[WHAT IS NEEDED]: Using the listing below, copy exactly the lines from the one containing "doc.recompute()" to the one containing "obj.matrix_world = world", both lines included, and no others.

[BEGIN COLLECTED DATA]

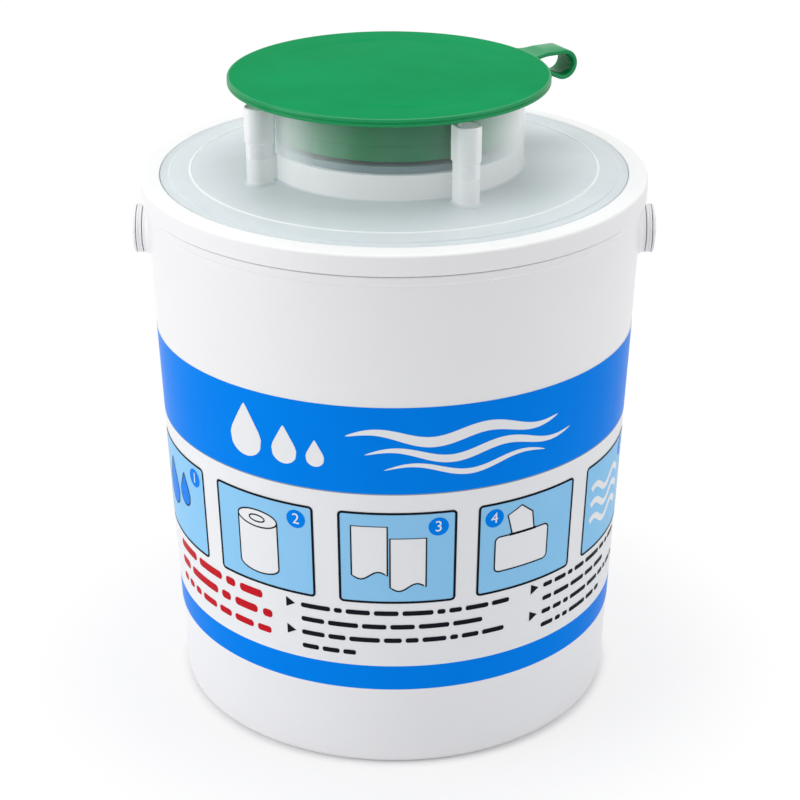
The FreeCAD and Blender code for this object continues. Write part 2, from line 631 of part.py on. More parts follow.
def make_cap():
    """Green cap: hollow plug on the collar's axis, eccentric disc with its lip, and the strap's tab."""
    body = new_body("cap")
    turn_about_z(body, "post_turn")
    plug = new_sketch(body, "plug_profile", "XZ_Plane")
    add_outline(plug, [
        ("plug_lower - plug_wall", "plug_foot"),
        ("plug_lower", "plug_foot"),
        ("plug_lower", "plug_bead_height - plug_bead_half"),
        ("plug_radius", "plug_bead_height"),
        ("plug_upper", "plug_bead_height + plug_bead_half"),
        ("plug_upper", "cap_middle"),
        ("plug_upper - plug_wall", "cap_middle"),
        ("plug_upper - plug_wall", "plug_bead_height + plug_bead_half"),
        ("plug_lower - plug_wall", "plug_bead_height - plug_bead_half"),
    ])
    revolve(body, "plug", plug)

    lip_inner = "cap_radius - lip_wide"
    lip_middle = "cap_top - lip_tall / 2"
    disc = new_sketch(body, "disc_profile", "XZ_Plane", shift="0 - cap_shift")
    add_outline(disc, [
        ("0", "cap_underside"),
        (lip_inner, "cap_underside"),
        (lip_inner, "lip_foot"),
        ("cap_radius - lip_round", "lip_foot", ("lip_round", 1)),
        ("cap_radius", "lip_foot + lip_round"),
        ("cap_radius", lip_middle + " - lip_groove"),
        ("cap_radius - lip_groove", lip_middle),
        ("cap_radius", lip_middle + " + lip_groove"),
        ("cap_radius", "cap_top - lip_round", ("lip_round", 1)),
        ("cap_radius - lip_round", "cap_top"),
        ("0", "cap_top"),
    ])
    revolve(body, "disc", disc)

    sink = new_sketch(body, "sink_profile", "XZ_Plane")
    sink_radius = "plug_upper - plug_wall / 2"
    add_outline(sink, [
        (sink_radius + " - sink_wide", "cap_top"),
        (sink_radius, "cap_top - sink_deep"),
        (sink_radius + " + sink_wide", "cap_top"),
        (sink_radius, "cap_top + sink_deep"),
    ])
    revolve(body, "sink_ring", sink, kind="Groove")

    tab = new_sketch(body, "tab_outline", "XZ_Plane")
    add_outline(tab, [
        ("cap_near_edge - lip_wide", "cap_underside"),
        ("cap_near_edge", "cap_underside"),
        ("tab_end", "loop_top - strap_thick"),
        ("tab_end", "loop_top"),
        ("cap_near_edge - lip_wide", "cap_top"),
    ])
    pad(body, "strap_tab", tab, "strap_wide", both_sides=True)
    return body


def leg_height(distance, turn_off, radius):
    """Height of the strap's climbing lower leg, on its outer or inner face, at a distance."""
    return f"hinge_height - {radius} * cos(strap_slope) + ({turn_off} - {distance}) * tan(strap_slope)"


def make_strap():
    """Flexible band: from the cap's tab over the loop, and back towards the peg."""
    body = new_body("cap_strap")
    turn_about_z(body, "post_turn")
    outline = new_sketch(body, "strap_outline", "XZ_Plane")
    outer_turn_off = ("turn_off_outer", "hinge_height - loop_radius * cos(strap_slope)")
    inner_turn_off = ("turn_off_inner", "hinge_height - loop_inner * cos(strap_slope)")
    inner = ("loop_inner", -1)
    outer = ("loop_radius", 1)
    add_outline(outline, [
        ("tab_end", "loop_top - strap_thick"),
        ("hinge_distance", "loop_top - strap_thick", inner),
        ("hinge_distance + loop_inner", "hinge_height", inner),
        ("hinge_distance", "hinge_height - loop_inner", inner),
        inner_turn_off,
        ("strap_end", leg_height("strap_end", "turn_off_inner", "loop_inner")),
        ("strap_end", leg_height("strap_end", "turn_off_outer", "loop_radius")),
        outer_turn_off + (outer,),
        ("hinge_distance", "hinge_height - loop_radius", outer),
        ("hinge_distance + loop_radius", "hinge_height", outer),
        ("hinge_distance", "loop_top"),
        ("tab_end", "loop_top"),
    ])
    pad(body, "strap_band", outline, "strap_wide", both_sides=True)
    return body


def make_anchor():
    """End of the strap: it climbs beside the post, lies on its top and is plugged into its socket."""
    body = new_body("strap_anchor")
    turn_about_z(body, "post_turn")
    head_top = "post_top + strap_thick"
    outline = new_sketch(body, "anchor_outline", "XZ_Plane")
    add_outline(outline, [
        ("anchor_outer", leg_height("anchor_outer", "turn_off_inner", "loop_inner")),
        ("anchor_outer", head_top),
        ("post_distance", head_top),
        ("post_distance", "post_top"),
        ("anchor_inner", "post_top"),
        ("anchor_inner", leg_height("anchor_inner", "turn_off_outer", "loop_radius")),
        ("strap_end", leg_height("strap_end", "turn_off_outer", "loop_radius")),
        ("strap_end", leg_height("strap_end", "turn_off_inner", "loop_inner")),
    ])
    pad(body, "anchor_leg", outline, "strap_wide", both_sides=True)
    head_circle = new_sketch(body, "peg_head_circle", "XY_Plane", lift="post_top")
    add_circle(head_circle, "strap_wide / 2", across="post_distance")
    pad(body, "peg_head", head_circle, "strap_thick")
    peg_foot = "socket_floor + peg_tip_gap"
    peg_circle = new_sketch(body, "peg_circle", "XY_Plane", lift=peg_foot)
    add_circle(peg_circle, "socket_radius - peg_gap", across="post_distance")
    pad(body, "peg", peg_circle, f"{head_top} - ({peg_foot})")
    return body


def hoop_point(radius, up):
    """How far out a circle about the pivot axis is at a distance along the bail."""
    return f"sqrt({radius} ^ 2 - ({up}) ^ 2)"


def make_bail():
    """Bail: two eyes, a half hoop that jogs out past the ring, and the grip; it leans on the wall."""
    body = new_body("bail")
    lean = FreeCAD.Rotation(FreeCAD.Vector(-1, 0, 0), value_of("bail_lean"))
    body.Placement.Rotation = lean
    body.setExpression("Placement.Rotation.Angle", formula("bail_lean"))
    body.setExpression("Placement.Base.z", formula("ear_height"))

    eye_circle = new_sketch(body, "eye_circle", "YZ_Plane", lift="eye_inner_face")
    add_circle(eye_circle, "ear_radius")
    eye = pad(body, "eye", eye_circle, "eye_thick")
    bore_circle = new_sketch(body, "eye_bore_circle", "YZ_Plane", lift="eye_outer_face")
    add_circle(bore_circle, "eye_bore")
    bore = pocket(body, "eye_bore_cut", bore_circle, "eye_thick")
    notch_profile = new_sketch(body, "eye_groove_profile", "XY_Plane")
    eye_middle = "eye_inner_face + eye_thick / 2"
    add_outline(notch_profile, [
        (eye_middle, "ear_radius - eye_groove"),
        (eye_middle + " + eye_groove", "ear_radius + eye_groove"),
        (eye_middle + " - eye_groove", "ear_radius + eye_groove"),
    ])
    notch = revolve(body, "eye_groove_cut", notch_profile, kind="Groove", axis="H_Axis")
    both_ends(body, "left_eye", [eye, bore, notch])

    joins_inner = hoop_point("bail_inner", "bail_joins")
    joins_outer = hoop_point("bail_outer", "bail_joins")
    hoop = new_sketch(body, "hoop_outline", "XY_Plane")
    add_outline(hoop, [
        ("eye_inner_face", "bail_start"),
        ("eye_outer_face", "bail_start"),
        ("eye_outer_face", "bail_straight"),
        (joins_outer, "bail_joins", ("bail_outer", 1)),
        ("0", "bail_outer", ("bail_outer", 1)),
        ("0 - " + joins_outer, "bail_joins"),
        ("0 - eye_outer_face", "bail_straight"),
        ("0 - eye_outer_face", "bail_start"),
        ("0 - eye_inner_face", "bail_start"),
        ("0 - eye_inner_face", "bail_straight"),
        ("0 - " + joins_inner, "bail_joins", ("bail_inner", -1)),
        ("0", "bail_inner", ("bail_inner", -1)),
        (joins_inner, "bail_joins"),
        ("eye_inner_face", "bail_straight"),
    ])
    pad(body, "hoop", hoop, "bail_wide", both_sides=True)

    grip_outer = "(bail_inner + grip_thick)"
    half_arc = "(grip_arc / 2)"
    grip = new_sketch(body, "grip_outline", "XY_Plane")
    add_outline(grip, [
        (f"bail_inner * sin{half_arc}", f"bail_inner * cos{half_arc}"),
        (f"{grip_outer} * sin{half_arc}", f"{grip_outer} * cos{half_arc}", (grip_outer, 1)),
        (f"0 - {grip_outer} * sin{half_arc}", f"{grip_outer} * cos{half_arc}"),
        (f"0 - bail_inner * sin{half_arc}", f"bail_inner * cos{half_arc}", ("bail_inner", -1)),
    ])
    pad(body, "grip", grip, "grip_wide", both_sides=True)
    return body


def make_button(node, half_turn):
    """Domed button: its shaft is pressed into the ear and carries the bail's eye."""
    body = new_body(node)
    turn_about_z(body, half_turn)
    body.setExpression("Placement.Base.z", formula("ear_height"))
    edge_face = "head_inner_face + button_edge"
    profile = new_sketch(body, node + "_profile", "XY_Plane")
    dome_radius = "(ear_radius ^ 2 + button_dome ^ 2) / (2 * button_dome)"
    add_outline(profile, [
        ("ear_face - pivot_sink", "0"),
        (edge_face + " + button_dome", "0", (dome_radius, 1)),
        (edge_face, "ear_radius"),
        ("head_inner_face", "ear_radius"),
        ("head_inner_face", "pivot_radius"),
        ("ear_face - pivot_sink", "pivot_radius"),
    ])
    revolve(body, node + "_turned", profile, axis="H_Axis")
    return body


def make_tail():
    """Loose end of the wipes: up from the roll, gathered in the insert's hole, spread under the cap."""
    body = new_body("wipe_tail")
    tuft_height = "web_top + tail_neck + (tail_top - web_top - tail_neck) * tail_tuft_share"
    profile = new_sketch(body, "tail_profile", "XZ_Plane")
    add_outline(profile, [
        ("0", "tail_bottom"),
        ("tail_foot", "tail_bottom"),
        ("tail_thin", "web_foot - tail_neck"),
        ("tail_thin", "web_top + tail_neck"),
        ("tail_tuft", tuft_height),
        ("tail_tip", "tail_top"),
        ("0", "tail_top"),
    ])
    revolve(body, "tail_turned", profile)
    return body


sub_parts = [
    make_pail(),
    make_label(),
    make_button("bail_button_right", "0"),
    make_button("bail_button_left", "180"),
    make_bail(),
    tube("rim_gasket", "neck_radius - gasket_inset", "neck_inner + gasket_inset", "gasket_thick",
         "rim_height"),
    make_lid_plate(),
    make_lid_ring(),
    make_insert(),
    make_cap(),
    make_strap(),
    make_anchor(),
    tube("wipe_roll", "roll_radius", "roll_core", "roll_tall", "pail_floor"),
    make_tail(),
]

doc.recompute()

faulty = [item.Name for item in doc.Objects if {"Invalid", "Error"} & set(item.State)]
for item in sub_parts:
    if item.Shape.isNull() or not item.Shape.isValid() or len(item.Shape.Solids) != 1:
        faulty.append(item.Label)
if faulty:
    raise RuntimeError("faulty objects: " + ", ".join(faulty))

os.makedirs("parts", exist_ok=True)
for item in sub_parts:
    item.Shape.exportStep(f"parts/{item.Label}.step")
    box = item.Shape.optimalBoundingBox(False, False)
    print(f"{item.Label}: {item.Shape.Volume / 1000:.1f} cm3, "
          f"x {box.XMin:.1f} to {box.XMax:.1f}, y {box.YMin:.1f} to {box.YMax:.1f}, "
          f"z {box.ZMin:.1f} to {box.ZMax:.1f}")
for name in ("bail_lean", "bail_inner", "hinge_distance", "hinge_height", "ring_radius", "cap_top"):
    print(f"{name} {value_of(name):.4f}")
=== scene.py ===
# %% [markdown]
# # A countertop wipes dispenser
# A round white pail holds a roll of wipes. A white snap ring clamps a translucent lid on it, and a
# green cap with a strap closes the collar that the wipes come out of. The solids give every
# piece its place and size. This lesson gives them their finish, in the same frame, in metres.

# %% Load the frame
import math
import random

import bmesh
import bpy
import numpy as np
from mathutils import Matrix, Vector


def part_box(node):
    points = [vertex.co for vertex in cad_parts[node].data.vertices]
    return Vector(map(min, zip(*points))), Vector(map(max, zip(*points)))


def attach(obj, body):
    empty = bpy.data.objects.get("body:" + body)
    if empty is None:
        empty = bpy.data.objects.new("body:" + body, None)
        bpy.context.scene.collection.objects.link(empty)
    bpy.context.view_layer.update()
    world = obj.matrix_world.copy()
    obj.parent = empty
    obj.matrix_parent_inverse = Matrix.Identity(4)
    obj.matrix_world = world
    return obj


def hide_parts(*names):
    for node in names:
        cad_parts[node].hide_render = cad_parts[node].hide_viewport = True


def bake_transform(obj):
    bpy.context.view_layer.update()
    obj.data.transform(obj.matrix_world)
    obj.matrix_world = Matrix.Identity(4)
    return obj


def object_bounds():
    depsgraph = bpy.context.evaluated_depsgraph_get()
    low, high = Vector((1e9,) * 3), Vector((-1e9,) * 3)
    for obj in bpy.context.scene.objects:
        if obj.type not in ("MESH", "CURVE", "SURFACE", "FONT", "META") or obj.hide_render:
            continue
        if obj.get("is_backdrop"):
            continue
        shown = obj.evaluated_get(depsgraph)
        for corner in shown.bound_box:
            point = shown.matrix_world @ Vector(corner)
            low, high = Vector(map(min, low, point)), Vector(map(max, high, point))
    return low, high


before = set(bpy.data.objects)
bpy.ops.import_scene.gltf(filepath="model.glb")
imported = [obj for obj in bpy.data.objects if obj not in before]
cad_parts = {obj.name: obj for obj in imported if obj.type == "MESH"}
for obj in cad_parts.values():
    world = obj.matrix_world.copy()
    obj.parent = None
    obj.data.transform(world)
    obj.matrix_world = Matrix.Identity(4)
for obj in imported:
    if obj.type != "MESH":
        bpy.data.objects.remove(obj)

MM = 0.001
cad_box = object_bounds()
print("solids:", sorted(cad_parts))

# %% [markdown]
# ## Sizes
# A mould maker's drawing gives radii and heights, so the sizes here are radii and heights in
# millimetres. The boxes of the solids give most of the outer ones, and the steps and rounds
# inside those boxes are written out.

# %% Sizes of the main pieces
def reach(node):
    """Lowest and highest corner of a solid, in millimetres."""
    low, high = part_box(node)
    return low / MM, high / MM


RIM = reach("pail")[1].z
LABEL_LOW, LABEL_HIGH = (corner.z for corner in reach("label"))
RING_R = reach("lid_ring")[1].x
RING_FOOT, RING_TOP = (corner.z for corner in reach("lid_ring"))
COLLAR_TOP = reach("lid_plate")[1].z
INSERT_LOW, INSERT_HIGH = (corner.z for corner in reach("dispensing_insert"))
ROLL_LOW, ROLL_HIGH = (corner.z for corner in reach("wipe_roll"))
ROLL_R = reach("wipe_roll")[1].x
TAIL_LOW, TAIL_HIGH = (corner.z for corner in reach("wipe_tail"))
FOOT_R = 100.2
MOUTH_R = 110.1
SHOULDER = 236.7
SLOPE = (MOUTH_R - FOOT_R) / SHOULDER
WALL = 1.8
PIVOT = 218.0
STRAP_TURN = math.radians(28)
print(f"rim {RIM:.1f}, ring {RING_R:.1f}, collar {COLLAR_TOP:.1f}, label {LABEL_LOW:.1f}-{LABEL_HIGH:.1f}")


def wall(height):
    """Outside of the tapered wall at a height."""
    return FOOT_R + SLOPE * height


def strap_side(out, across, height, azimuth=STRAP_TURN):
    """A point given along, across and above the direction in which the strap lies, or another."""
    return Matrix.Rotation(azimuth, 3, "Z") @ Vector((out, across, height))


# %% [markdown]
# ## The camera
# The photograph is a product shot from a little above. A long lens about a metre away gives the
# same ellipses of rim, label and cap.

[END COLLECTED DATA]

[WRITTEN SOLUTION]:
doc.recompute()

faulty = [item.Name for item in doc.Objects if {"Invalid", "Error"} & set(item.State)]
for item in sub_parts:
    if item.Shape.isNull() or not item.Shape.isValid() or len(item.Shape.Solids) != 1:
        faulty.append(item.Label)
if faulty:
    raise RuntimeError("faulty objects: " + ", ".join(faulty))

os.makedirs("parts", exist_ok=True)
for item in sub_parts:
    item.Shape.exportStep(f"parts/{item.Label}.step")
    box = item.Shape.optimalBoundingBox(False, False)
    print(f"{item.Label}: {item.Shape.Volume / 1000:.1f} cm3, "
          f"x {box.XMin:.1f} to {box.XMax:.1f}, y {box.YMin:.1f} to {box.YMax:.1f}, "
          f"z {box.ZMin:.1f} to {box.ZMax:.1f}")
for name in ("bail_lean", "bail_inner", "hinge_distance", "hinge_height", "ring_radius", "cap_top"):
    print(f"{name} {value_of(name):.4f}")
=== scene.py ===
# %% [markdown]
# # A countertop wipes dispenser
# A round white pail holds a roll of wipes. A white snap ring clamps a translucent lid on it, and a
# green cap with a strap closes the collar that the wipes come out of. The solids give every
# piece its place and size. This lesson gives them their finish, in the same frame, in metres.

# %% Load the frame
import math
import random

import bmesh
import bpy
import numpy as np
from mathutils import Matrix, Vector


def part_box(node):
    points = [vertex.co for vertex in cad_parts[node].data.vertices]
    return Vector(map(min, zip(*points))), Vector(map(max, zip(*points)))


def attach(obj, body):
    empty = bpy.data.objects.get("body:" + body)
    if empty is None:
        empty = bpy.data.objects.new("body:" + body, None)
        bpy.context.scene.collection.objects.link(empty)
    bpy.context.view_layer.update()
    world = obj.matrix_world.copy()
    obj.parent = empty
    obj.matrix_parent_inverse = Matrix.Identity(4)
    obj.matrix_world = world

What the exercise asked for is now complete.